(Records that describe objects)
+ + + +

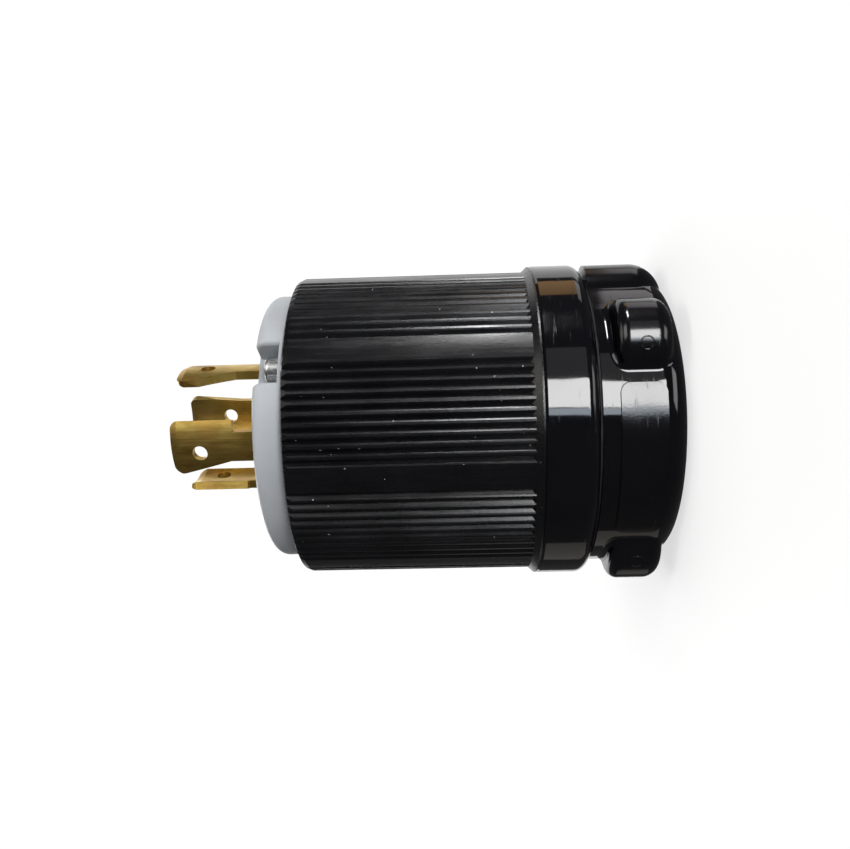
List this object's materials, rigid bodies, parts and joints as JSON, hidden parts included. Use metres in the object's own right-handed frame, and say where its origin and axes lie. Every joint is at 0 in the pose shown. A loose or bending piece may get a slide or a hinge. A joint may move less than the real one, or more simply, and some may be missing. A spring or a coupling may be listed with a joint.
{
  "type": "locking power plug",
  "caption": "Twist-locking power plug with curved hooked blades, grey face, black ribbed grip, glossy collar ring and lobed rear cap with a cord entry.",
  "frame": {"origin": "centre of the flat rear face, on the plug's axis", "axes": "+Z along the plug's axis from the cord entry to the blades; the assembly screws lie on the Y axis"},
  "size_m": [0.0626, 0.0622, 0.0947],
  "materials": {
    "grey_nylon": "satin moulded nylon",
    "black_satin": "satin moulded nylon with fine grain",
    "black_gloss": "glossy moulded nylon",
    "black_nylon": "matte moulded nylon",
    "jaw_nylon": "matte moulded nylon",
    "rubber": "matte rubber",
    "brass": "stamped brass with fine roll marks",
    "brass_screw": "turned brass",
    "plated_steel": "zinc plated",
    "nickel_screw": "nickel plated",
    "green_screw": "green passivated",
    "steel": "bright zinc plated"
  },
  "bodies": {
    "root": {"face_insert": "grey_nylon", "grip_shell": "black_satin", "collar_ring": "black_gloss", "rear_cap": "black_gloss", "cap_gasket": "rubber", "cord_grommet": "rubber", "terminal_carrier": "black_nylon", "cord_clamp_jaw_left": "jaw_nylon", "cord_clamp_jaw_right": "jaw_nylon", "blade_line_x": "brass", "blade_line_y": "brass", "blade_neutral": "brass", "blade_ground": "brass", "clamp_plate_line_x": "plated_steel", "clamp_plate_line_y": "plated_steel", "clamp_plate_neutral": "plated_steel", "clamp_plate_ground": "plated_steel", "line_terminal_screws": "brass_screw", "neutral_terminal_screw": "nickel_screw", "ground_terminal_screw": "green_screw", "assembly_screws": "steel", "assembly_nuts": "steel", "clamp_screws": "steel", "clamp_screw_bushes": "brass"}
  },
  "joints": []
}
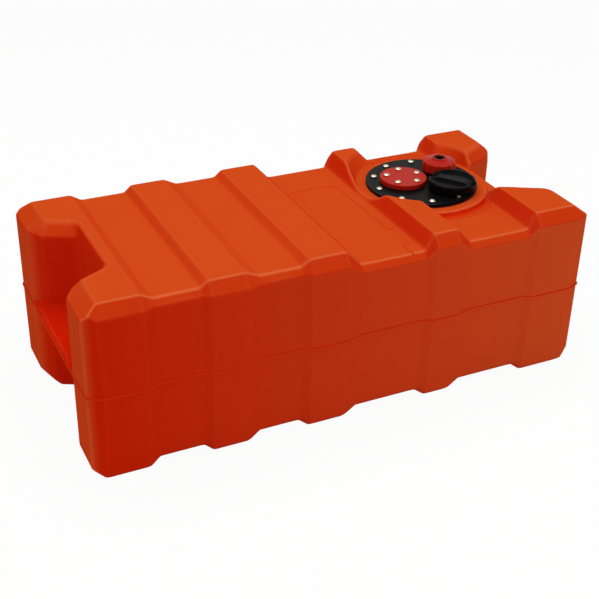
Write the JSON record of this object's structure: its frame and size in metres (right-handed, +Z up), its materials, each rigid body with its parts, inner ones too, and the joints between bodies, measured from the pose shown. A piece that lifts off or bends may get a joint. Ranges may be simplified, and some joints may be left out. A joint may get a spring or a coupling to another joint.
{
  "type": "plastic fuel tank",
  "caption": "Long orange moulded fuel tank with raised bands, hand grips in both ends and a bolted flange that carries a screw cap, a blanked sender port and a fuel outlet.",
  "frame": {"origin": "centre of the tank's footprint, on the plane its feet stand on", "axes": "+X along the tank towards the fittings flange, +Y across it towards the far side in the picture, +Z up"},
  "size_m": [0.8, 0.3664, 0.2842],
  "materials": {
    "orange_polyethylene": "satin",
    "black_nylon": "satin",
    "red_nylon": "satin",
    "nitrile_rubber": "matte",
    "stainless_steel": "polished",
    "turned_brass": "satin",
    "natural_nylon": "satin",
    "milky_polyethylene": "satin"
  },
  "bodies": {
    "root": {"tank_shell": "orange_polyethylene", "flange_gasket": "nitrile_rubber", "flange_plate": "black_nylon", "flange_insert_1": "turned_brass", "flange_insert_2": "turned_brass", "flange_insert_3": "turned_brass", "flange_insert_4": "turned_brass", "flange_insert_5": "turned_brass", "flange_insert_6": "turned_brass", "flange_insert_7": "turned_brass", "flange_insert_8": "turned_brass", "flange_insert_9": "turned_brass", "flange_insert_10": "turned_brass", "flange_screw_1": "stainless_steel", "flange_screw_2": "stainless_steel", "flange_screw_3": "stainless_steel", "flange_screw_4": "stainless_steel", "flange_screw_5": "stainless_steel", "flange_screw_6": "stainless_steel", "flange_screw_7": "stainless_steel", "flange_screw_8": "stainless_steel", "flange_screw_9": "stainless_steel", "flange_screw_10": "stainless_steel", "port_gasket": "nitrile_rubber", "port_cover": "red_nylon", "port_insert_1": "turned_brass", "port_insert_2": "turned_brass", "port_insert_3": "turned_brass", "port_insert_4": "turned_brass", "port_insert_5": "turned_brass", "port_screw_1": "stainless_steel", "port_screw_2": "stainless_steel", "port_screw_3": "stainless_steel", "port_screw_4": "stainless_steel", "port_screw_5": "stainless_steel", "outlet_seal": "nitrile_rubber", "outlet_body": "black_nylon", "dip_tube": "milky_polyethylene", "strainer_cage": "black_nylon", "strainer_screen": "natural_nylon"},
    "filler_seal": {"filler_cap_seal": "nitrile_rubber"},
    "filler_cap": {"filler_cap": "black_nylon", "cap_inner_disc": "natural_nylon", "cap_vent_valve": "nitrile_rubber"},
    "outlet_washer": {"outlet_slip_washer": "natural_nylon"},
    "ring_nut": {"outlet_ring_nut": "red_nylon"}
  },
  "joints": [
    {"name": "cap_lift", "type": "slide", "parent": "root", "child": "filler_seal", "axis": [0, 0, 1], "range_m": [0, 0.0061]},
    {"name": "cap_turn", "type": "hinge", "parent": "filler_seal", "child": "filler_cap", "pos_m": [0.2555, -0.008, 0.269], "axis": [0, 0, 1], "range_deg": [0, 540]},
    {"name": "nut_lift", "type": "slide", "parent": "root", "child": "outlet_washer", "axis": [0, 0, 1], "range_m": [0, 0.0061]},
    {"name": "nut_turn", "type": "hinge", "parent": "outlet_washer", "child": "ring_nut", "pos_m": [0.27, 0.0565, 0.275], "axis": [0, 0, 1], "range_deg": [0, 720]}
  ],
  "couplings": [
    {"joint": "cap_lift", "follows": "cap_turn", "m_per_rad": 0.00063662},
    {"joint": "nut_lift", "follows": "nut_turn", "m_per_rad": 0.00047746}
  ]
}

+ + + +

● YOUR GOAL: The records above are to be copied in full, exactly as written.

● WRITTEN ANSWER:
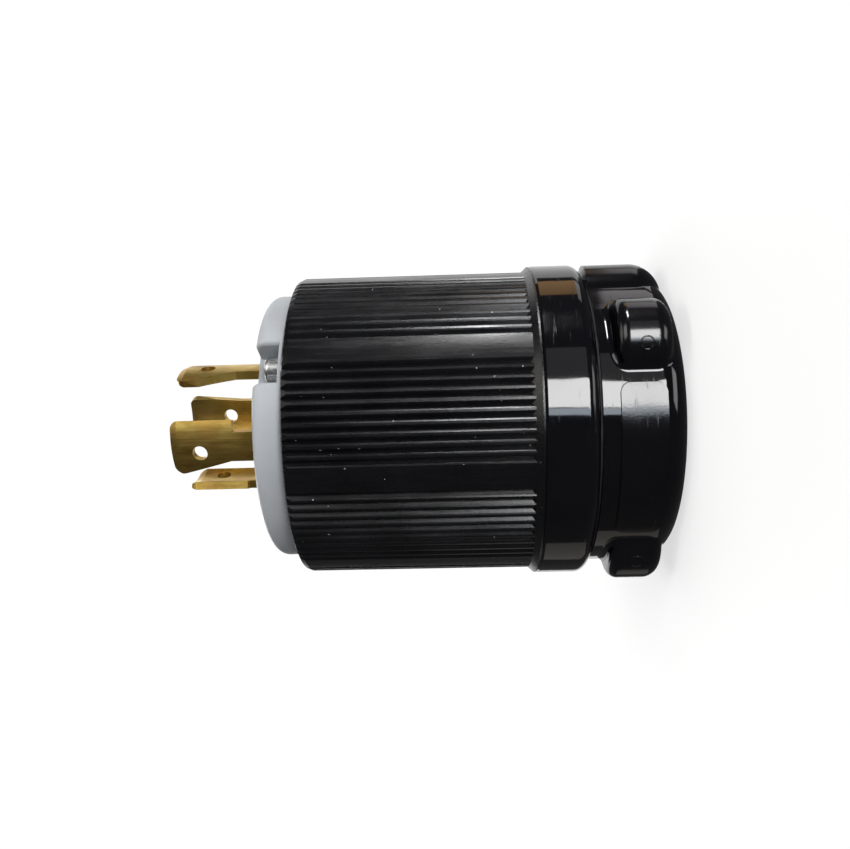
List this object's materials, rigid bodies, parts and joints as JSON, hidden parts included. Use metres in the object's own right-handed frame, and say where its origin and axes lie. Every joint is at 0 in the pose shown. A loose or bending piece may get a slide or a hinge. A joint may move less than the real one, or more simply, and some may be missing. A spring or a coupling may be listed with a joint.
{
  "type": "locking power plug",
  "caption": "Twist-locking power plug with curved hooked blades, grey face, black ribbed grip, glossy collar ring and lobed rear cap with a cord entry.",
  "frame": {"origin": "centre of the flat rear face, on the plug's axis", "axes": "+Z along the plug's axis from the cord entry to the blades; the assembly screws lie on the Y axis"},
  "size_m": [0.0626, 0.0622, 0.0947],
  "materials": {
    "grey_nylon": "satin moulded nylon",
    "black_satin": "satin moulded nylon with fine grain",
    "black_gloss": "glossy moulded nylon",
    "black_nylon": "matte moulded nylon",
    "jaw_nylon": "matte moulded nylon",
    "rubber": "matte rubber",
    "brass": "stamped brass with fine roll marks",
    "brass_screw": "turned brass",
    "plated_steel": "zinc plated",
    "nickel_screw": "nickel plated",
    "green_screw": "green passivated",
    "steel": "bright zinc plated"
  },
  "bodies": {
    "root": {"face_insert": "grey_nylon", "grip_shell": "black_satin", "collar_ring": "black_gloss", "rear_cap": "black_gloss", "cap_gasket": "rubber", "cord_grommet": "rubber", "terminal_carrier": "black_nylon", "cord_clamp_jaw_left": "jaw_nylon", "cord_clamp_jaw_right": "jaw_nylon", "blade_line_x": "brass", "blade_line_y": "brass", "blade_neutral": "brass", "blade_ground": "brass", "clamp_plate_line_x": "plated_steel", "clamp_plate_line_y": "plated_steel", "clamp_plate_neutral": "plated_steel", "clamp_plate_ground": "plated_steel", "line_terminal_screws": "brass_screw", "neutral_terminal_screw": "nickel_screw", "ground_terminal_screw": "green_screw", "assembly_screws": "steel", "assembly_nuts": "steel", "clamp_screws": "steel", "clamp_screw_bushes": "brass"}
  },
  "joints": []
}
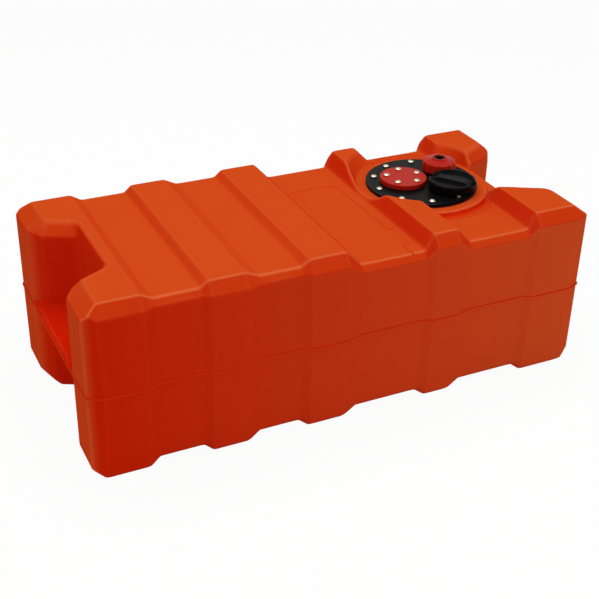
Write the JSON record of this object's structure: its frame and size in metres (right-handed, +Z up), its materials, each rigid body with its parts, inner ones too, and the joints between bodies, measured from the pose shown. A piece that lifts off or bends may get a joint. Ranges may be simplified, and some joints may be left out. A joint may get a spring or a coupling to another joint.
{
  "type": "plastic fuel tank",
  "caption": "Long orange moulded fuel tank with raised bands, hand grips in both ends and a bolted flange that carries a screw cap, a blanked sender port and a fuel outlet.",
  "frame": {"origin": "centre of the tank's footprint, on the plane its feet stand on", "axes": "+X along the tank towards the fittings flange, +Y across it towards the far side in the picture, +Z up"},
  "size_m": [0.8, 0.3664, 0.2842],
  "materials": {
    "orange_polyethylene": "satin",
    "black_nylon": "satin",
    "red_nylon": "satin",
    "nitrile_rubber": "matte",
    "stainless_steel": "polished",
    "turned_brass": "satin",
    "natural_nylon": "satin",
    "milky_polyethylene": "satin"
  },
  "bodies": {
    "root": {"tank_shell": "orange_polyethylene", "flange_gasket": "nitrile_rubber", "flange_plate": "black_nylon", "flange_insert_1": "turned_brass", "flange_insert_2": "turned_brass", "flange_insert_3": "turned_brass", "flange_insert_4": "turned_brass", "flange_insert_5": "turned_brass", "flange_insert_6": "turned_brass", "flange_insert_7": "turned_brass", "flange_insert_8": "turned_brass", "flange_insert_9": "turned_brass", "flange_insert_10": "turned_brass", "flange_screw_1": "stainless_steel", "flange_screw_2": "stainless_steel", "flange_screw_3": "stainless_steel", "flange_screw_4": "stainless_steel", "flange_screw_5": "stainless_steel", "flange_screw_6": "stainless_steel", "flange_screw_7": "stainless_steel", "flange_screw_8": "stainless_steel", "flange_screw_9": "stainless_steel", "flange_screw_10": "stainless_steel", "port_gasket": "nitrile_rubber", "port_cover": "red_nylon", "port_insert_1": "turned_brass", "port_insert_2": "turned_brass", "port_insert_3": "turned_brass", "port_insert_4": "turned_brass", "port_insert_5": "turned_brass", "port_screw_1": "stainless_steel", "port_screw_2": "stainless_steel", "port_screw_3": "stainless_steel", "port_screw_4": "stainless_steel", "port_screw_5": "stainless_steel", "outlet_seal": "nitrile_rubber", "outlet_body": "black_nylon", "dip_tube": "milky_polyethylene", "strainer_cage": "black_nylon", "strainer_screen": "natural_nylon"},
    "filler_seal": {"filler_cap_seal": "nitrile_rubber"},
    "filler_cap": {"filler_cap": "black_nylon", "cap_inner_disc": "natural_nylon", "cap_vent_valve": "nitrile_rubber"},
    "outlet_washer": {"outlet_slip_washer": "natural_nylon"},
    "ring_nut": {"outlet_ring_nut": "red_nylon"}
  },
  "joints": [
    {"name": "cap_lift", "type": "slide", "parent": "root", "child": "filler_seal", "axis": [0, 0, 1], "range_m": [0, 0.0061]},
    {"name": "cap_turn", "type": "hinge", "parent": "filler_seal", "child": "filler_cap", "pos_m": [0.2555, -0.008, 0.269], "axis": [0, 0, 1], "range_deg": [0, 540]},
    {"name": "nut_lift", "type": "slide", "parent": "root", "child": "outlet_washer", "axis": [0, 0, 1], "range_m": [0, 0.0061]},
    {"name": "nut_turn", "type": "hinge", "parent": "outlet_washer", "child": "ring_nut", "pos_m": [0.27, 0.0565, 0.275], "axis": [0, 0, 1], "range_deg": [0, 720]}
  ],
  "couplings": [
    {"joint": "cap_lift", "follows": "cap_turn", "m_per_rad": 0.00063662},
    {"joint": "nut_lift", "follows": "nut_turn", "m_per_rad": 0.00047746}
  ]
}